Now the teaching professional at Manukorihi Golf Club in Taranaki, New Zealand, Garner recalled: “After I was national coach to Ireland and I had recovered from the leukaemia, I worked as coach to Iceland from ‘89 until I joined the Seniors Tour in 1996. Then I went back teaching in 2001-2 and married an Icelandic lady, Svala, in 2004.

“It was too cold a climate to live in for me and I later got a bad case of arthritis in my knees and joints. So one day, I said let’s go somewhere warmer. She suggested New Zealand so we came over and I build a three-bay driving range to carry on teaching and I teach the people exactly the same as I taught Darren Clarke and Paul McGinley all those years ago.”

Garner is one of a number of PGA professionals recognised by the Accreditation for Professional Achievement and Learning (APAL) Council.

Sarah Claridge (Kendleshire Golf Club), David Haines (Brean Golf Club ), Richard Harrison (Roehampton Club), Lee Scarbrow (John O’Gaunt Golf Club) and Mark Tibbles (Mark Tibbles Golf Academy) have been made PGA Fellow Professionals.
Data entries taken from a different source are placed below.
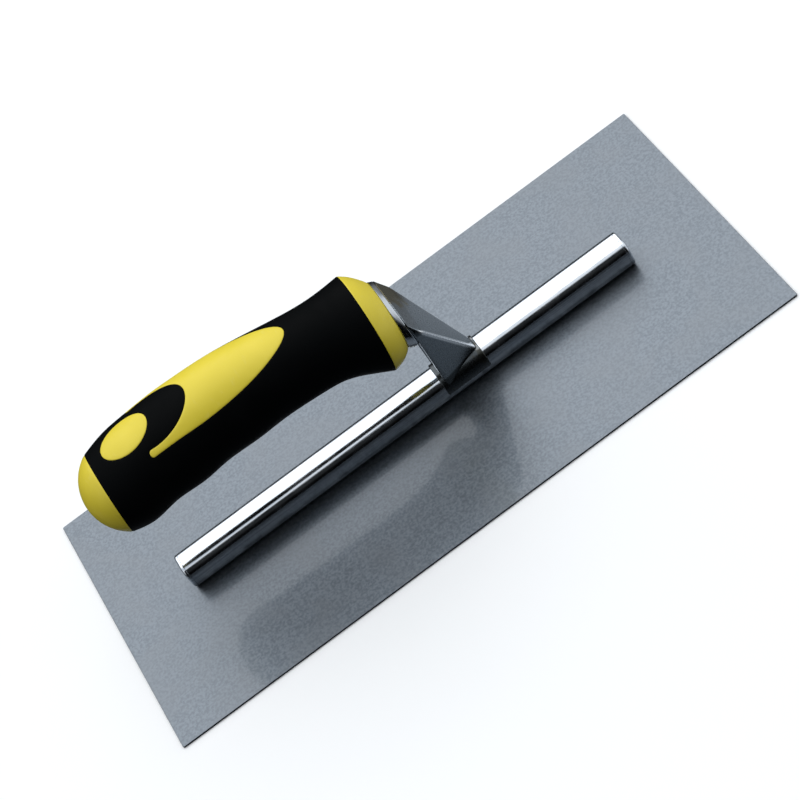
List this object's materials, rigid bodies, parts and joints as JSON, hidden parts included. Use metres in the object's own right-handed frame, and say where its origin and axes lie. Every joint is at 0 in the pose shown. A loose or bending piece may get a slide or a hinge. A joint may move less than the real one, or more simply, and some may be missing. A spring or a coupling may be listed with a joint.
{
  "type": "finishing trowel",
  "caption": "Rectangular steel finishing trowel: flat blade, box-section spine, folded neck and a raised two-colour soft-grip handle.",
  "frame": {"origin": "middle of the blade's flat underside", "axes": "+X along the blade towards its front end, away from the handle's butt; +Y across the blade; +Z out of the blade's back, towards the handle"},
  "size_m": [0.28, 0.125, 0.0886],
  "materials": {
    "blade_steel": "satin, finely ground spring steel",
    "zinc_plate": "bright zinc plate on steel",
    "neck_steel": "satin zinc plate on pressed steel",
    "fixing_steel": "plain zinc-plated fastener steel",
    "yellow_plastic": "satin moulded polypropylene",
    "black_rubber": "matt soft-touch thermoplastic rubber"
  },
  "bodies": {
    "root": {"blade": "blade_steel", "spine_tube": "zinc_plate", "rear_end_cap": "zinc_plate", "front_end_cap": "zinc_plate", "neck_bracket": "neck_steel", "neck_boss": "neck_steel", "tang": "fixing_steel", "tang_washer": "fixing_steel", "tang_nut": "fixing_steel", "handle_core": "yellow_plastic", "grip_sleeve": "black_rubber", "butt_cap": "yellow_plastic"}
  },
  "joints": []
}
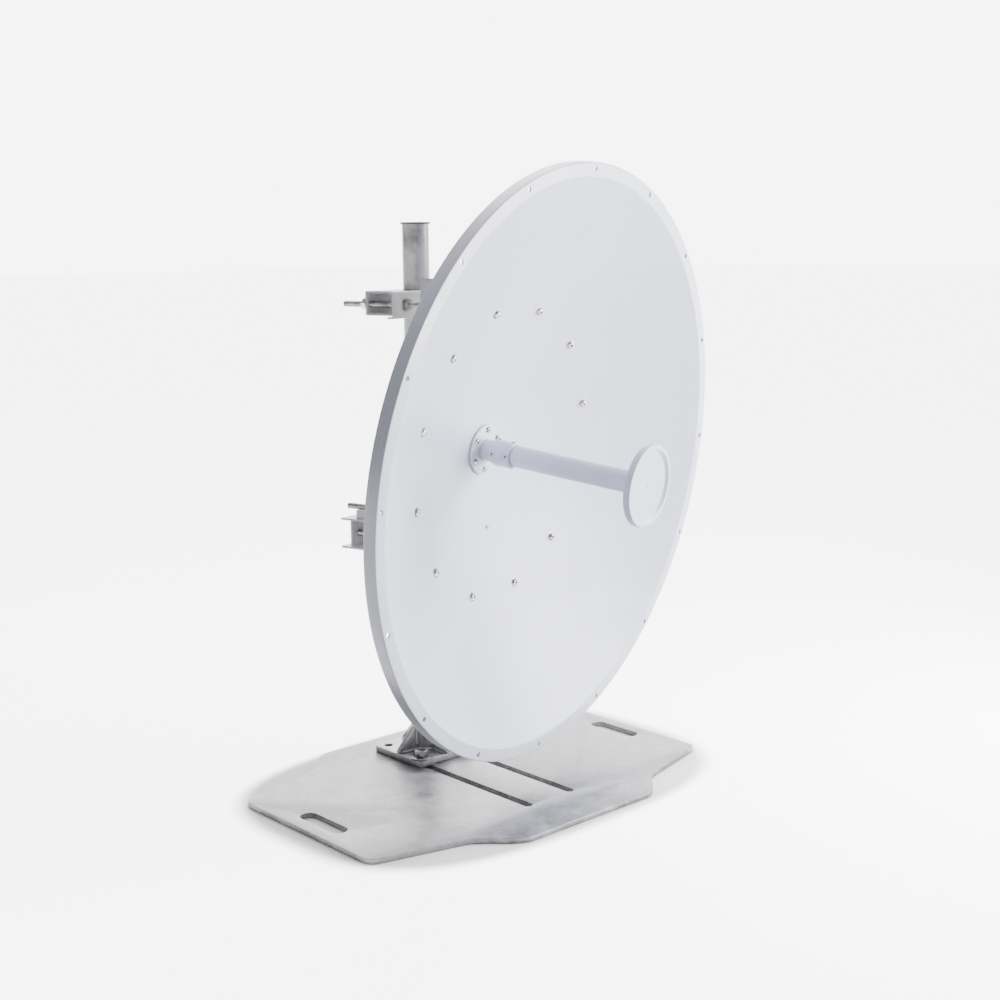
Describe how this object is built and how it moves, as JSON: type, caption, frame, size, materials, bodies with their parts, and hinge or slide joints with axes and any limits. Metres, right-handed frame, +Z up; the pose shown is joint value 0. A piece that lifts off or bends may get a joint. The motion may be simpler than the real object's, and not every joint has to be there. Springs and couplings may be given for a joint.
{
  "type": "microwave dish antenna",
  "caption": "White parabolic microwave dish antenna with front feed, clamped to a short galvanised pole that stands on a flat steel display plate.",
  "frame": {"origin": "middle of the stand plate's underside", "axes": "+Z up; X along the stand plate's long way; -Y is the side the dish looks to, turned 14 degrees towards +X; the pole stands behind the origin on +Y"},
  "size_m": [0.8911, 0.545, 0.9606],
  "materials": {
    "plate_steel": "satin zinc-coated steel plate with light scratches",
    "galvanised": "hot-dip galvanised steel",
    "zinc": "zinc-plated fasteners and threaded rod",
    "white_paint": "semi-gloss white powder coat",
    "bracket_paint": "satin off-white powder coat",
    "grey_plastic": "moulded pole cap",
    "alloy": "plain machined alloy"
  },
  "bodies": {
    "base": {"base_plate": "plate_steel", "foot_flange": "galvanised", "gusset_front": "galvanised", "gusset_back": "galvanised", "gusset_left": "galvanised", "gusset_right": "galvanised", "pole": "galvanised", "pole_cap": "grey_plastic", "foot_bolt_back_right": "zinc", "foot_bolt_front_left": "zinc", "foot_bolt_front_right": "zinc"},
    "mast_clamp": {"lower_front_jaw": "bracket_paint", "lower_lug_left": "bracket_paint", "lower_lug_right": "bracket_paint", "lower_rear_jaw": "bracket_paint", "lower_rod_left": "zinc", "lower_rod_right": "zinc", "lower_tie_left": "zinc", "lower_tie_right": "zinc", "pivot_bolt_left": "zinc", "pivot_bolt_right": "zinc", "upper_front_jaw": "bracket_paint", "upper_rear_jaw": "bracket_paint", "upper_rod_left": "zinc", "upper_rod_right": "zinc"},
    "elevation_nuts": {"elevation_nut_front_left": "zinc", "elevation_nut_front_right": "zinc", "elevation_nut_rear_left": "zinc", "elevation_nut_rear_right": "zinc"},
    "antenna": {"reflector": "white_paint", "back_ring": "bracket_paint", "back_bracket": "bracket_paint", "feed_flange": "white_paint", "feed_tube": "white_paint", "feed_collar": "white_paint", "sub_reflector": "white_paint", "feed_hub": "alloy", "waveguide": "alloy", "waveguide_flange": "alloy"}
  },
  "joints": [
    {"name": "azimuth_swivel", "type": "hinge", "parent": "base", "child": "mast_clamp", "pos_m": [0, 0.14, 0], "axis": [0, 0, 1], "range_deg": [-180, 180]},
    {"name": "elevation_tilt", "type": "hinge", "parent": "mast_clamp", "child": "antenna", "pos_m": [0.01331, 0.08663, 0.381], "axis": [-0.9703, -0.2419, 0], "range_deg": [-4, 3]},
    {"name": "nut_travel", "type": "slide", "parent": "mast_clamp", "child": "elevation_nuts", "axis": [0.2419, -0.9703, 0], "range_m": [-0.0197, 0.0261]}
  ],
  "couplings": [
    {"joint": "nut_travel", "follows": "elevation_tilt", "m_per_rad": -0.37056}
  ]
}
The APAL Council also awarded PGA Advanced Professional status to Kevin Caplehorn (Paultons GC), Jamie Cundy (Wast Hills Golf Centre), Jon Jones (LGi Fairways Driving Range), Matthew Masters (Porters Park Golf Club), Nick Solski (Superior Golf), Ian Stafford (Innishannon Golf, Co Cork), Craig Thomas (The Golf Academy). Advanced Diploma recipients were Neil Moore (Rudding Park Golf Academy) and Carla White (Sycamores Golf Centre).